Guess what Angouleme and SDCC share? A love of movie tie-in. Alas. Both shows are great but it seems to be only human to see how much cinema turns our comic heads. We saw a 20-minute preview and discussion of Largo Winch II (with Sharon Stone!) which is the #1 selling book in France and it was eerily similar to watching the Scott Pilgrim cast on stage at the Eisners last year.



Hey, some TV!! Walking Dead artist Charlie Adlard fields a few questions about playing a zombie on the TV show. And superheroes.



Here is Dash standing up briefly when they show the cover of Body World and announce "John Pham." Oh well.



Trondheim does Peanuts! And then Jeannie Schulz stood up and waved to the crowd. Awesome.



Michel Rabagliati was honored after winning a prize last year but attending this year. It was a nice five minute interview with a great slide show from his French tour but ending with a puzzling moment where the host asked him if he read superheroes.



Afterwards, heading off to dinner, we run into Argentinian cartoonist Liniers and Fred from La Pasteque.



Dargaud hosted a dinner at the Hotel Mercure. Really excellent food. Endless wine, cheese plate at the end of the meal.
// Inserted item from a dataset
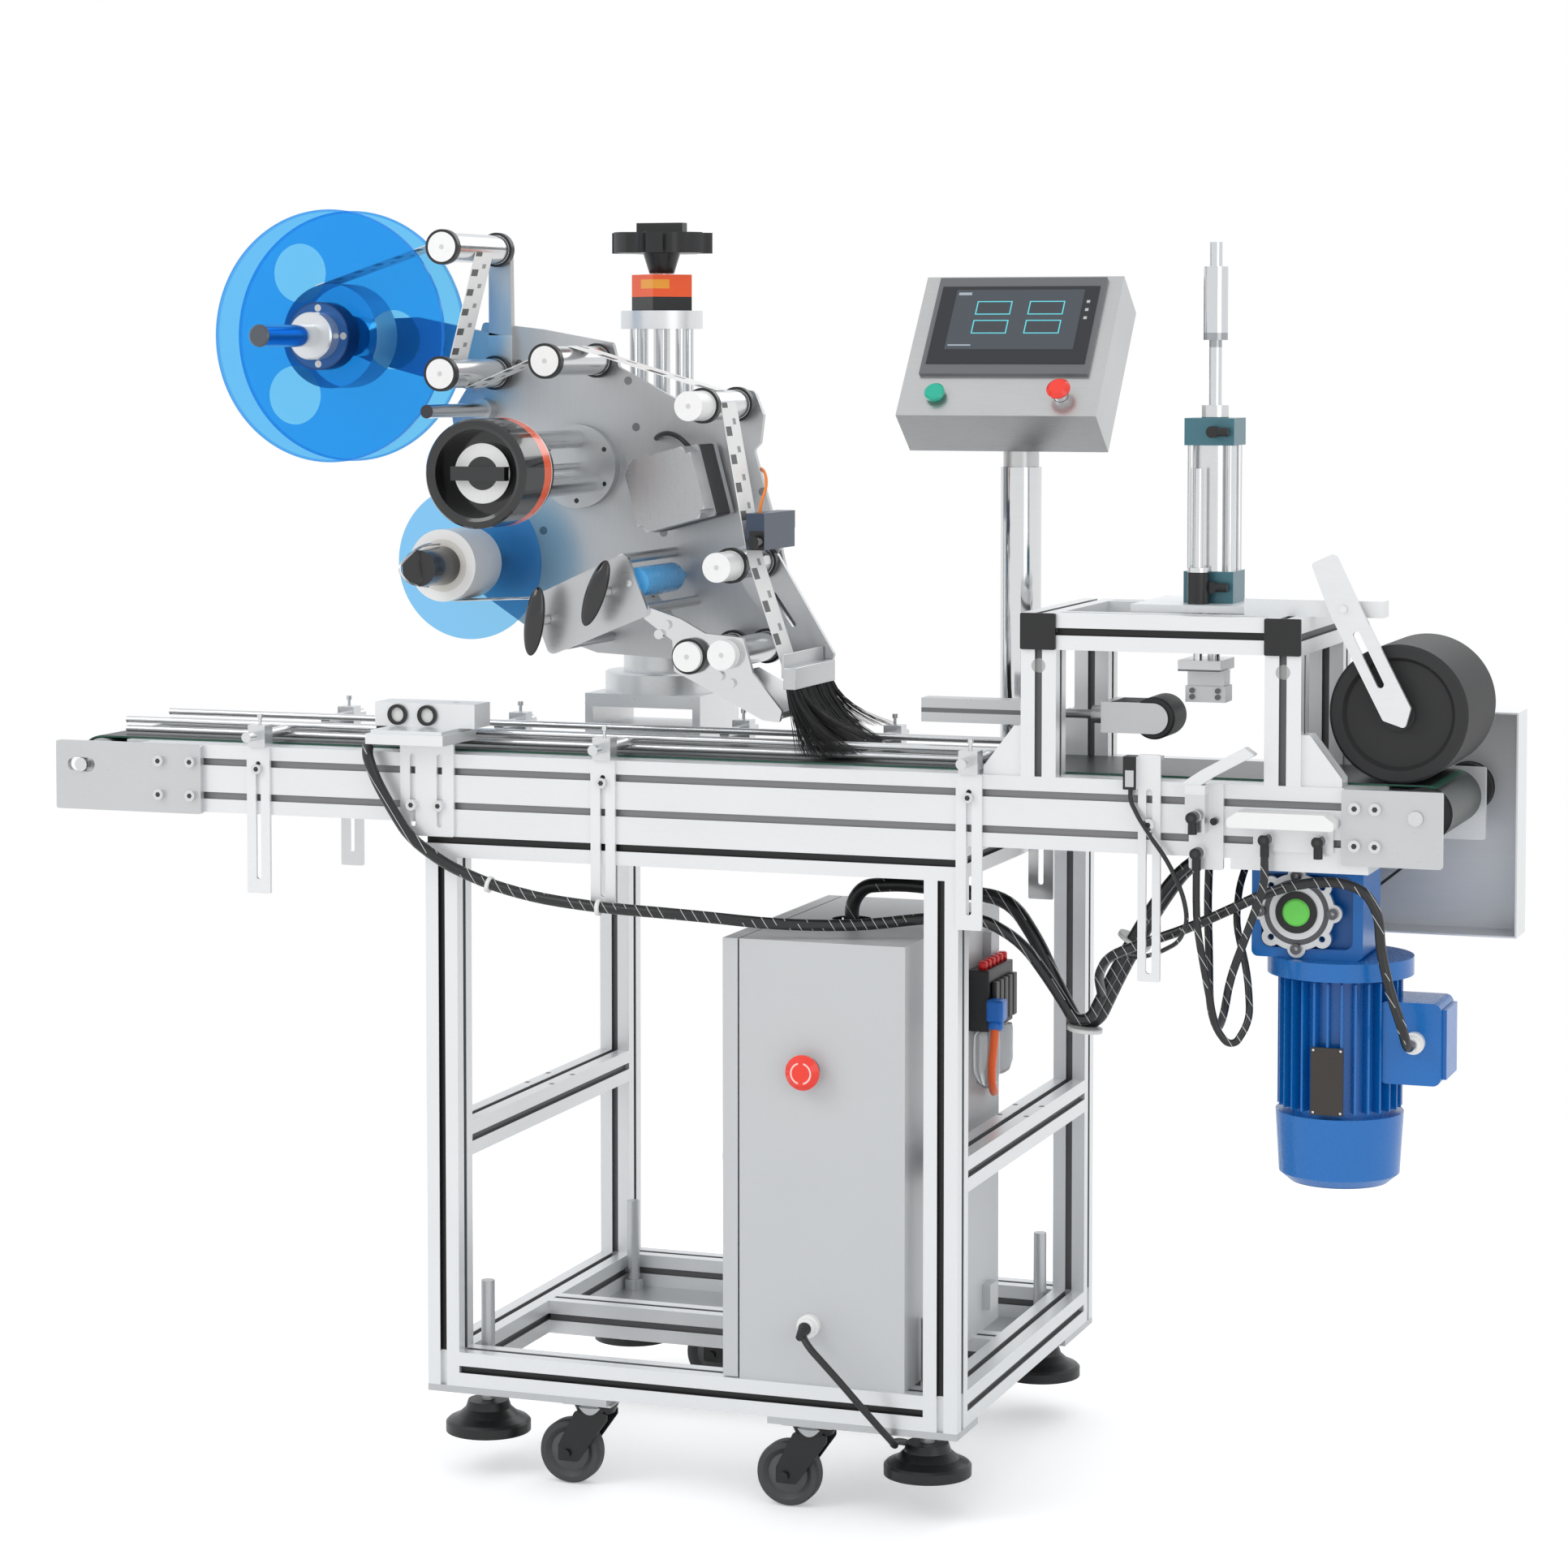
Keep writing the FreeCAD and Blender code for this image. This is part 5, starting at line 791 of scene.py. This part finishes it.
def peelFinish():
    peel = metal("peelUnit", "machined", 0.3, 0.75)
    peel.zone(peel.within(x=(365.5, 389), y=(60, 188.5), z=(1087, 1131)), (0.03, 0.05, 0.09), 0.35, 0.0)
    peel.zone(peel.within(y=(60, 84.5), x=(370, 390), z=(1088, 1110)), tints["black"], 0.3, 0.0)
    peel.zone(peel.within(y=(40.9, 46.05)), tints["chrome"], 0.15, 1.0)
    dress("peel_unit", peel.done((4, 4, 60), 12, 0.12, 0.05))
    dress("brush", plain("brushBlock", "rubber", 0.5).done())


def stepperFinish():
    stepper = metal("stepperMotor", "machined", 0.3, 0.7)
    stepper.zone(stepper.within(y=(144, 190)), tints["black"], 0.42, 0.1)
    cover = stepper.disc("xz", 52, (255, 1155)) * stepper.within(y=(None, 110.4))
    stepper.zone(cover, (0.45, 0.46, 0.47), 0.28, 0.8)
    dress("stepper_motor", stepper.done((30, 30, 3), 6, 0.10, 0.02))


def webFinish():
    web = plain("labelWeb", "white", 0.42)
    marks = ((web.axis("z") * 0.8 + web.axis("x") * 0.6) * 0.045).fraction()
    web.zone((marks < 0.34) * web.near("y", 9, 104), (0.10, 0.10, 0.10), 0.5)
    web.zone((marks > 0.40) * (marks < 0.62) * web.near("y", 5, 126), (0.30, 0.30, 0.30), 0.5)
    dress("label_web", web.done((1, 1, 1), 200, 0.06, 0.02))


# Guide rollers: white plastic up to the first ring, or the whole front on the long ones
roller = {"count": 7, "long": (4, 5), "shortFront": 45, "longFront": 80}


def guideRollerFinish():
    for index in range(1, roller["count"] + 1):
        name = "guide_roller_%d" % index
        middle = boxCentre(name)
        look = metal(name + "Finish", "chrome", 0.2, 0.9)
        front = roller["longFront"] if index in roller["long"] else roller["shortFront"]
        look.zone(look.within(y=(None, front)), tints["white"], 0.32, 0.0)
        look.zone(1.0 - look.disc("xz", 17.3, middle), tints["black"], 0.35, 0.0)
        look.zone(look.disc("xz", 3, middle) * look.within(y=(None, 36)), (0.6, 0.6, 0.6), 0.3, 0.0)
        dress(name, look.done((1, 1, 1), 200, 0.08, 0.03))
    nip = plain("nipRoller", "paleReel", 0.28)
    nip.zone(nip.within(y=(None, 55.5)), tints["chrome"], 0.2, 0.9)
    dress("nip_roller", nip.done((1, 1, 1), 90, 0.06, 0.02))


def wingKnobFinish():
    for name in ("wing_knob_1", "wing_knob_2"):
        wing = plain(name + "Finish", "black", 0.14, Coat_Weight=0.5)
        wing.zone(wing.within(y=(14, None)), tints["chrome"], 0.2, 0.9)
        dress(name, wing.done((1, 1, 1), 200, 0.1, 0.02, 0.03))


# Upper reel: clear blue discs on a solid hub, with a roll between them
upper = {"x": -164, "z": 1333, "holeTurns": (-3, 117, 237), "holeReach": 84, "hole": 35.5,
         "roll": 62.5, "hub": 40.5, "cone": 28.6, "screwReach": 33, "spindle": 13.3, "edge": 147.2}


def upperReelFinish():
    reel = Finish("upperReel", tints["reel"], 0.10, Coat_Weight=0.3)
    x, z, reach = upper["x"], upper["z"], upper["holeReach"]
    turns = [math.radians(degrees) for degrees in upper["holeTurns"]]
    places = [(x + reach * math.cos(turn), z + reach * math.sin(turn)) for turn in turns]
    holes = reel.disc("xz", upper["hole"], *places)
    roll = reel.within(y=(92.05, 146.9)) * reel.disc("xz", upper["roll"], (x, z))
    # painted shade: the white roll is coloured dark blue where it lies in shade behind the blue disc, and
    # stays white where the holes show it
    reel.zone(roll, (0.10, 0.30, 0.52), 0.5)
    reel.zone(roll * holes * reel.within(y=(None, 92.4)), tints["white"], 0.5)
    hub = reel.disc("xz", upper["hub"], (x, z)) * reel.within(y=(59, 87.95))
    reel.zone(hub, (0.004, 0.085, 0.30), 0.2, 0.4)
    rim = hub * (1.0 - reel.disc("xz", upper["hub"] - 2, (x, z)))
    reel.zone(rim, (0.003, 0.030, 0.12), 0.3, 0.4)
    cone = reel.disc("xz", upper["cone"], (x, z)) * reel.within(y=(36, 59.9))
    reel.zone(cone, (0.70, 0.72, 0.74), 0.28, 0.8)
    ring = upper["screwReach"]
    screws = reel.disc("xz", 4.2, (x + ring, z), (x - ring, z), (x, z + ring), (x, z - ring))
    reel.zone(screws * reel.within(y=(58, 60.4)), (0.55, 0.56, 0.57), 0.25, 0.9)
    spindle = reel.disc("xz", upper["spindle"], (x, z)) * reel.within(y=(None, 38.5))
    reel.zone(spindle, (0.006, 0.20, 0.62), 0.2, 0.75)
    reel.zone(spindle * reel.within(y=(None, -89)), (0.10, 0.11, 0.13), 0.35, 0.9)
    reel.zone(spindle * reel.within(y=(8, None)), (0.72, 0.73, 0.74), 0.2, 0.95)
    stub = reel.within(y=(151.05, None))
    reel.zone(stub, tints["chrome"], 0.2, 0.9)
    solid = roll | hub | cone | spindle | stub
    edge = (1.0 - reel.disc("xz", upper["edge"], (x, z))) * 0.25
    front = reel.within(y=(None, 92.05))
    reel.done((1, 1, 1), 30, 0.06, 0.01, 0.03)
    reel.clear(solid | (edge + front * 0.05 + 0.10), (0.44, 0.80, 0.97))
    dress("upper_reel", reel)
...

Great! Here is the foreign rights crew. Left to right: Todd from Image, Alex from Cape, Calista from 1st/2nd and Matt from Archaia.

Getting drunk at the Dargaud dinner with Dash and Marc Bell. Dash told us about meeting Nicole Kidman when he drew the comic for Rabbit Hole. Special thanks to Thomas from Dargaud for being such a great host.

This is where everyone ends up after everything. Le Chat Noir. You order that beer (s) that you really don't need.



I swear to god I need to write names down and I'll get this sorted out later. Here is one of the Nobrow guys. Where is the other guy? He's here somewhere. Look everyone is at least 1-1/2 sheets to the wind at this point. Do you not know who Nobrow is? Tsk, tsk.


At the end of the night we go to the car stand. Here sits a number of drivers getting ready to be sent out of town for an hour to our awesome hotel.

Peg will do day 3 tomorrow, and apologies for the delay, the internet at the rights tent was intermittent due to the impact of 200,000 people descending on the town.